Mais do que implementar a infraestrutura de 5G, devemos nos preocupar em proteger as informações e a privacidade das pessoas. Os países estão correndo para ver quem vai construir as redes antes. Mas o desenvolvimento total acontecerá na próxima década. O espectro é importante, mas não é tudo. A segurança é mais relevante porque as decisões que tomarmos agora terão importância nos próximos 30 anos. Nesse sentido, o Brasil está mais avançado, pois já tem uma lei sobre o tema. Contudo, a implementação dessa regulamentação é muito difícil.
O 5G é mais vulnerável em termos de cibersegurança?

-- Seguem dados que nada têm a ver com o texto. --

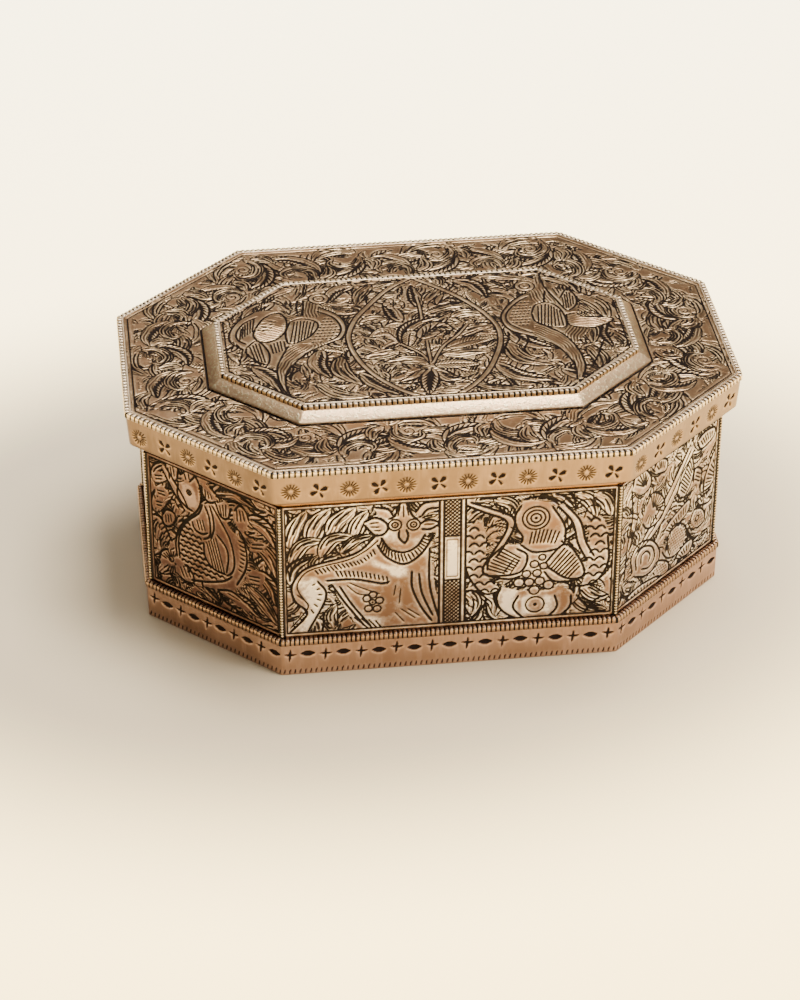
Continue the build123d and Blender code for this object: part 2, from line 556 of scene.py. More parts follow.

Quem controlar a infraestrutura de implementação do 5G terá acesso à informação que será transmitida. Em países como os Estados Unidos e o Brasil, a privacidade individual é importante. Com os dados coletados pela IoT, é possível saber tudo sobre as pessoas. Tudo o que estiver disponível ficará armazenado em apenas um lugar e o dono da infraestrutura terá acesso. É potencialmente mais vulnerável porque vai permitir uma transmissão muito maior de dados. Por isso, temos que ter cuidado com quem detiver a infraestrutura, que é um mercado muito mais concentrado. Há muitas empresas no ecossistema de telecomunicações, mas, em infraestrutura, mal enche a mão: Huawei, Ericsson, Samsung e Nokia.

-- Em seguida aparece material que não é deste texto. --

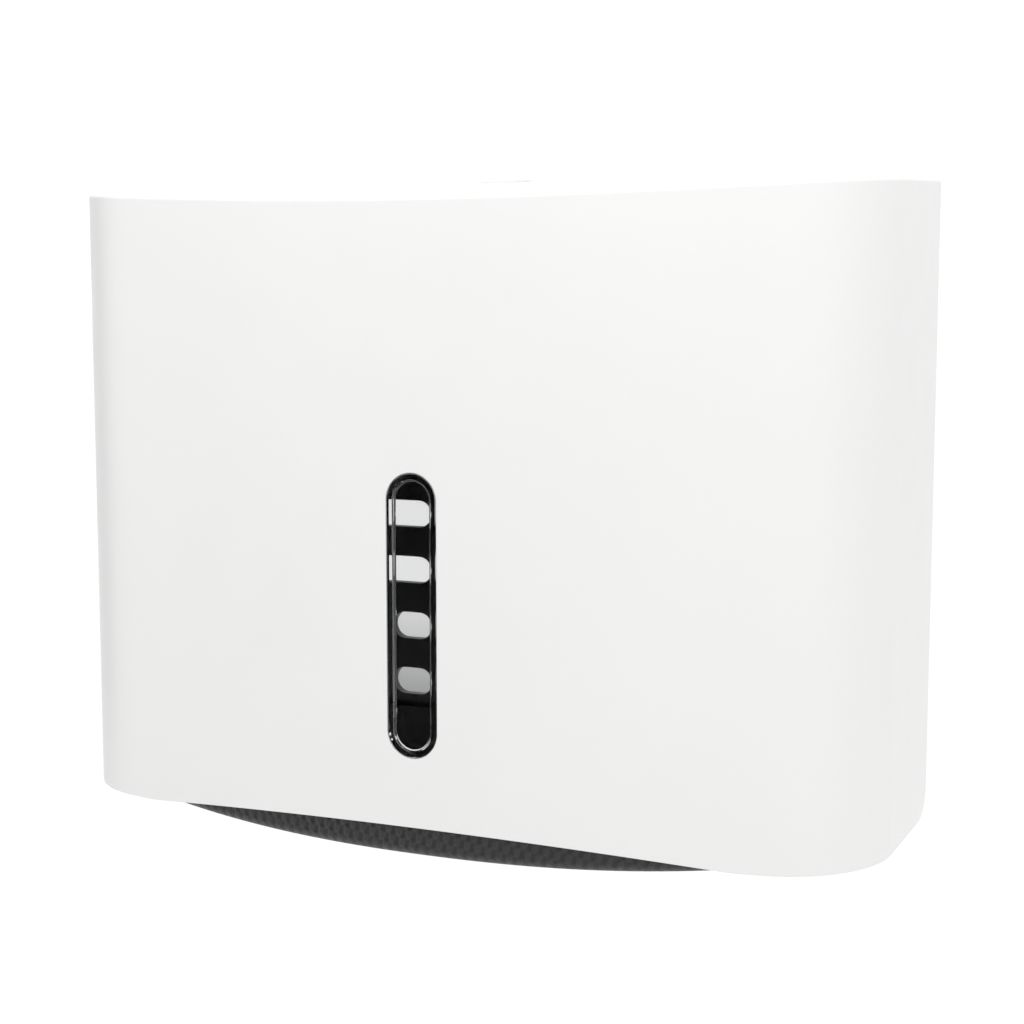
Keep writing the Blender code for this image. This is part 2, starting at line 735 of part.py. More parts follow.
def build_hinge_pieces(side_name, side, group, pin_material, washer_material):
    """One headed pin through a lug into the cover's boss, and the washer between them."""
    axis = (HINGE_Y, HINGE_HEIGHT)
    shank = bmesh.new()
    head_outer = LUG_INNER - FIT_GAP
    ends = (side * (head_outer - PIN_HEAD / 2), side * (BOSS_BORE_END - FIT_GAP))
    add_cylinder(shank, "X", axis, PIN_RADIUS, *ends)
    pin = add_object(f"hinge_pin_{side_name}", shank, group, pin_material)
    head = bmesh.new()
    add_cylinder(head, "X", axis, PIN_HEAD_RADIUS, side * (head_outer - PIN_HEAD), side * head_outer)
    add_boolean(pin, head, "UNION", "head")

    ring = bmesh.new()
    ends = (side * (LUG_OUTER + FIT_GAP), side * (BOSS_INNER - FIT_GAP))
    add_cylinder(ring, "X", axis, WASHER_RADIUS, *ends)
    washer = add_object(f"hinge_washer_{side_name}", ring, group, washer_material)
    bore = bmesh.new()
    wide = (side * (LUG_OUTER - OVERSHOOT), side * (BOSS_INNER + OVERSHOOT))
    add_cylinder(bore, "X", axis, PIN_RADIUS + FIT_GAP, *wide)
    add_boolean(washer, bore, "DIFFERENCE", "bore")


def build_lock_strike(group, material):
    """Bent steel strip on the plate: a screwed foot, a shelf below the cam and a lip before it."""
    front = -PLATE_THICKNESS - FIT_GAP
    lip_back = LOCK_Y - CAM_HALF_WIDTH - STRIKE_LIP_GAP
    lip_front = lip_back - STRIKE_THICKNESS
    under = STRIKE_SHELF - STRIKE_THICKNESS
    bm = bmesh.new()
    profile = [
        (front, STRIKE_FOOT_BOTTOM),
        (front, STRIKE_SHELF),
        (lip_back, STRIKE_SHELF),
        (lip_back, STRIKE_LIP_TOP),
        (lip_front, STRIKE_LIP_TOP),
        (lip_front, under),
        (front - STRIKE_THICKNESS, under),
        (front - STRIKE_THICKNESS, STRIKE_FOOT_BOTTOM),
    ]
    add_prism(bm, profile, "X", *STRIKE_ARM_X)
    strike = add_object("lock_strike", bm, group, material)

    foot = bmesh.new()
    foot_top = under - OVERSHOOT
    outline = rounded_rectangle(STRIKE_X, (STRIKE_FOOT_BOTTOM - OVERSHOOT, foot_top), STRIKE_CORNER)
    add_prism(foot, outline, "Y", front - STRIKE_THICKNESS, front)
    add_boolean(strike, foot, "UNION", "foot")

    holes = bmesh.new()
    through = (front - STRIKE_THICKNESS - OVERSHOOT, front + OVERSHOOT)
    for x in STRIKE_SCREW_X:
        place = (x, STRIKE_SCREW_HEIGHT)
        add_cylinder(holes, "Y", place, SCREW_HOLE_RADIUS, *through, SMALL_SEGMENTS)
    add_boolean(strike, holes, "DIFFERENCE", "holes")
    return strike


# Lock


def build_lock_housing(group, material):
    """Fixed sleeve through the cover's top, with a flange that rests in the seat."""
    axis = (0.0, LOCK_Y)
    bm = bmesh.new()
    add_cylinder(bm, "Z", axis, HOUSING_RADIUS, HOUSING_BOTTOM, LOCK_FACE - LOCK_FLANGE / 2)
    housing = add_object("lock_housing", bm, group, material)
    flange = bmesh.new()
    add_cylinder(flange, "Z", axis, LOCK_FLANGE_RADIUS, LOCK_FACE - LOCK_FLANGE, LOCK_FACE)
    add_boolean(housing, flange, "UNION", "flange")
    bore = bmesh.new()
    add_cylinder(bore, "Z", axis, HOUSING_BORE, HOUSING_BOTTOM - OVERSHOOT, LOCK_FACE + OVERSHOOT)
    add_boolean(housing, bore, "DIFFERENCE", "bore")
    counterbore = bmesh.new()
    seat = LOCK_FACE - BARREL_HEAD - FIT_GAP
    reach = (seat, LOCK_FACE + 2 * OVERSHOOT)
    add_cylinder(counterbore, "Z", axis, BARREL_HEAD_RADIUS + FIT_GAP, *reach)
    add_boolean(housing, counterbore, "DIFFERENCE", "counterbore")
    return housing


def build_lock_nut(group, material):
    """Six-sided nut that pulls the housing's flange into the cover's top."""
    axis = (0.0, LOCK_Y)
    top = LOCK_BOSS_BOTTOM - FIT_GAP
    bm = bmesh.new()
    add_cylinder(bm, "Z", axis, NUT_RADIUS, top - NUT_THICKNESS, top, segments=6)
    nut = add_object("lock_nut", bm, group, material)
    bore = bmesh.new()
    reach = (top - NUT_THICKNESS - OVERSHOOT, top + OVERSHOOT)
    add_cylinder(bore, "Z", axis, HOUSING_RADIUS + FIT_GAP, *reach)
    add_boolean(nut, bore, "DIFFERENCE", "bore")
    return nut


def tang_bottom():
    return CAM_TOP - CAM_THICKNESS - FIT_GAP


def build_lock_barrel(group, material):
    """Turning plug with a keyway above and a square tang for the cam below."""
    axis = (0.0, LOCK_Y)
    shoulder = HOUSING_BOTTOM - FIT_GAP
    half_tang = BARREL_TANG / 2
    bm = bmesh.new()
    add_cylinder(bm, "Z", axis, BARREL_RADIUS, shoulder, LOCK_FACE - BARREL_HEAD / 2)
    barrel = add_object("lock_barrel", bm, group, material)
    ends = bmesh.new()
    add_cylinder(ends, "Z", axis, BARREL_HEAD_RADIUS, LOCK_FACE - BARREL_HEAD, LOCK_FACE)
    tang_y = (LOCK_Y - half_tang, LOCK_Y + half_tang)
    add_box(ends, (-half_tang, half_tang), tang_y, (tang_bottom(), shoulder + OVERSHOOT))
    add_boolean(barrel, ends, "UNION", "head_and_tang")
    holes = bmesh.new()
    half_key = KEYWAY_LENGTH / 2
    half_gap = KEYWAY_WIDTH / 2
    key_y = (LOCK_Y - half_key, LOCK_Y + half_key)
    reach = (LOCK_FACE - KEYWAY_DEPTH, LOCK_FACE + OVERSHOOT)
    add_box(holes, (-half_gap, half_gap), key_y, reach)
    screw_hole = (tang_bottom() - OVERSHOOT, tang_bottom() + 4 * SCREW_DRIVE_DEPTH)
    add_cylinder(holes, "Z", axis, SCREW_RADIUS + FIT_GAP, *screw_hole, SMALL_SEGMENTS)
    add_boolean(barrel, holes, "DIFFERENCE", "keyway_and_screw_hole")
    return barrel


def build_lock_cam(group, material):
    """Flat tongue on the tang. Unlocked, it points at the wall and passes beside the strike."""
    height = (CAM_TOP - CAM_THICKNESS, CAM_TOP)
    bm = bmesh.new()
    add_cylinder(bm, "Z", (0.0, LOCK_Y), CAM_HUB_RADIUS, *height)
    cam = add_object("lock_cam", bm, group, material)
    tongue = bmesh.new()
    y_range = (LOCK_Y - FIT_GAP, LOCK_Y + CAM_REACH)
    outline = rounded_rectangle((-CAM_HALF_WIDTH, CAM_HALF_WIDTH), y_range, CAM_CORNER)
    low = height[0] + HAIR
    high = height[1] - HAIR
    add_prism(tongue, outline, "Z", low, high)
    add_boolean(cam, tongue, "UNION", "tongue")
    square = bmesh.new()
    half = BARREL_TANG / 2 + FIT_GAP
    hole_z = (height[0] - OVERSHOOT, height[1] + OVERSHOOT)
    add_box(square, (-half, half), (LOCK_Y - half, LOCK_Y + half), hole_z)
    add_boolean(cam, square, "DIFFERENCE", "square_hole")
    return cam


def build_cam_screw(group, material):
    """Screw that holds the cam on the tang from below."""
    axis = (0.0, LOCK_Y)
    top = tang_bottom() - FIT_GAP
    bottom = top - SCREW_HEAD
    bm = bmesh.new()
    tip = tang_bottom() + 3 * SCREW_DRIVE_DEPTH
    add_cylinder(bm, "Z", axis, SCREW_RADIUS, bottom + SCREW_HEAD / 2, tip, SMALL_SEGMENTS)
    screw = add_object("cam_screw", bm, group, material)
    head = bmesh.new()
    add_cylinder(head, "Z", axis, CAM_SCREW_HEAD_RADIUS, bottom, top)
    add_boolean(screw, head, "UNION", "head")
    slot = bmesh.new()
    half_long = CAM_SCREW_SLOT_LENGTH / 2
    half_thin = CAM_SCREW_SLOT_WIDTH / 2
    slot_y = (LOCK_Y - half_thin, LOCK_Y + half_thin)
    slot_z = (bottom - OVERSHOOT, bottom + SCREW_DRIVE_DEPTH)
    add_box(slot, (-half_long, half_long), slot_y, slot_z)
    add_boolean(screw, slot, "DIFFERENCE", "slot")
    return screw


def main():
    clear_scene()
    white = plastic("white_abs", (0.86, 0.86, 0.855), 0.38)
    white_lock = plastic("white_lock_plastic", (0.82, 0.82, 0.82), 0.3)
    dark = plastic("dark_abs", (0.03, 0.03, 0.032), 0.5)
    nylon = plastic("nylon", (0.7, 0.68, 0.62), 0.45)
    steel = shader("steel", (0.55, 0.55, 0.56), 0.3, metallic=1.0)
    clear = shader("clear_plastic", (0.95, 0.96, 0.96), 0.05, metallic=0.0, transmission=1.0)

    dispenser = add_empty("dispenser", (0.0, 0.0, -ORIGIN_HEIGHT))
    cover_group = add_empty("cover_hinge_axis", (0.0, HINGE_Y, HINGE_HEIGHT), dispenser)
    lock_axis = add_empty("lock_axis", (0.0, LOCK_Y, LOCK_FACE), dispenser)

    build_back_plate(dispenser, dark)
    build_bottom_tray(dispenser, dark)
    build_tray_screws(dispenser, steel)
    for side_name, side in (("left", -1), ("right", 1)):
        build_hinge_pieces(side_name, side, dispenser, steel, nylon)
    build_lock_strike(dispenser, steel)
    build_strike_screws(dispenser, steel)

    build_front_cover(cover_group, white)
    build_window_lens(cover_group, clear)
    build_lock_housing(cover_group, white_lock)
    build_lock_nut(cover_group, steel)

    build_lock_barrel(lock_axis, white_lock)
    build_lock_cam(lock_axis, steel)
    build_cam_screw(lock_axis, steel)


main()
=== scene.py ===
"""Looks of the wall dispenser for folded paper towels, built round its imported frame.

Metres, +Z up, +Y into the wall, +X to the right. Heights are counted up from the cover's lower edge.
Each sub-assembly is a class that models its pieces with Blender's own tools, gives each its finish,
and hands it to the body that it moves with.
"""

import sys

import logging
import math
from contextlib import contextmanager
from dataclasses import dataclass
from enum import Enum
from typing import Callable, Iterator, Sequence

import bmesh
import bpy
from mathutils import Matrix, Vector


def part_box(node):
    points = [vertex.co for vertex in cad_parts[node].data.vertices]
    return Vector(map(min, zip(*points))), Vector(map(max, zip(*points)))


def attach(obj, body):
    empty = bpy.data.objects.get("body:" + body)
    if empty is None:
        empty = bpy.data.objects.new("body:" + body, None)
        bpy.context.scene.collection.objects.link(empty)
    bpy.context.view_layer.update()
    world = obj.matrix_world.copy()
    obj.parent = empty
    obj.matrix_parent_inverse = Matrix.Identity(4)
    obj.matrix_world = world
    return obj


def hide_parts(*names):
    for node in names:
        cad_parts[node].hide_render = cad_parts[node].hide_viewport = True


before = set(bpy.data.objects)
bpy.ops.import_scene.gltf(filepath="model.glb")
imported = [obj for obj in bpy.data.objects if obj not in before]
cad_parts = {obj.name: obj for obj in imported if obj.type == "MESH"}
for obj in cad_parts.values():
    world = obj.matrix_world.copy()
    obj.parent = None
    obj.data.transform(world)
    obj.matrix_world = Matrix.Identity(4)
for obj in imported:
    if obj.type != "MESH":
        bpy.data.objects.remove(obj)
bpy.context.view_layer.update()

MM = 0.001
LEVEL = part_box("front_cover")[0].z
CLEAR = 0.3 * MM
PAST = 1 * MM
TINY = 0.001 * MM
SOFT_EDGE = 0.3 * MM
SCREW_HOLE_RADIUS = 1.6 * MM
SAME_WAY = 0.9
HALF_LOW, HALF_HIGH = 0.3, 0.7
QUARTER = math.pi / 2
SIDES = {"left": -1, "right": 1}
TRAY_SCREWS = [f"tray_screw_{n}" for n in (1, 2, 3, 4)]
STRIKE_SCREWS = [f"strike_screw_{name}" for name in SIDES]

Pair = tuple[float, float]
Mover = Callable[[Vector], Vector]
Three = tuple[float, float, float]
Piece = bpy.types.Object
Edge = bmesh.types.BMEdge
Face = bmesh.types.BMFace
Socket = bpy.types.NodeSocket
EdgeTest = Callable[[Edge], bool]
Test = Callable[[Edge | Face], bool]

log = logging.getLogger("dispenser")


class Body(Enum):
    """The bodies of the frame that pieces move with."""

    BASE = "base"
    COVER = "cover"
    LOCK = "lock"


class Slot(Enum):
    """The record's material slots."""

    SHELL = "white_shell"
    LOCK = "white_lock_plastic"
    PLATE = "dark_plastic"
    TRAY = "dark_textured_plastic"
    LENS = "clear_plastic"
    NYLON = "nylon"
    STEEL = "steel"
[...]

O Brasil usa muitos equipamentos da Huawei. Há preocupação em relação à empresa?
Se temos uma empresa que é dona da infraestrutura e ela não respeita a regra, todas as informações estarão vulneráveis. Esse é o maior risco. Por isso, há uma grande preocupação em relação à Huawei, que já tem um histórico de fazer espionagem. Especialmente para o 5G, essa é uma área de preocupação. Não só por espionagem tradicional, mas por espionagem comercial e roubo de propriedade intelectual. Pagam funcionários para roubar tecnologia. É o modelo normal com o qual a China trabalha. Você faz mais dinheiro, se consegue roubar tecnologia.
Esse temor é porque a empresa é chinesa?
A China não é um país democrático. O país rouba informações dos demais. O pior é a vulnerabilidade dos dados pessoais. O país tem um sofisticado regime de vigilância, coleta informações sobre os seus cidadãos. E está exportando esse regime para todo mundo. A China, de fato, treina como vigiar pessoas, como entender o que as pessoas estão dizendo, usando sofisticada inteligência artificial, lendo o que dizem e determinando o que é perigoso para o governo. Sabem o que as pessoas fazem. Isso é assustador. Além disso, o governo influencia nas empresas que estabelecem a infraestrutura. Com o 5G e a IoT, a chinesa Huawei terá acesso às câmeras de vigilância, à iluminação pública e poderá passar isso tudo para a China, aumentando o risco geopolítico. Com o 5G, o monopólio é extremamente perigoso. Os Estados Unidos não têm companhias de infraestrutura. Samsung (coreana), Nokia (finlandesa) e Ericsson (sueca) são as companhias que competem com a Huawei. Os governos desses países não dão subsídios para suas empresas e por isso são tecnologias mais caras. Quando uma empresa tem subsídios e pode cobrar mais barato que as outras, é um perigo, porque as demais podem não sobreviver no longo prazo. A China subsidia a tecnologia da Huawei, por isso é mais barata, mas faz isso porque considera o setor de telecomunicações estratégico, da mesma forma que os governos brasileiro e norte-americano investem em equipamentos militares. Por isso, temos que ser cuidadosos com o que compramos.
Qual o maior desafio para os regimes democráticos em relação ao 5G?
A democracia valoriza a liberdade de expressão, a liberdade de criticar o governo. Se uma companhia de uma regime não democrático dominar o setor agora, vai ser um problema mais adiante. Porque infraestrutura é justamente a área mais difícil de fazer substiuições. As redes que estamos construindo agora serão as bases para as tecnologias que estão por vir, como 6G e 7G. A decisão de agora vai determinar o futuro.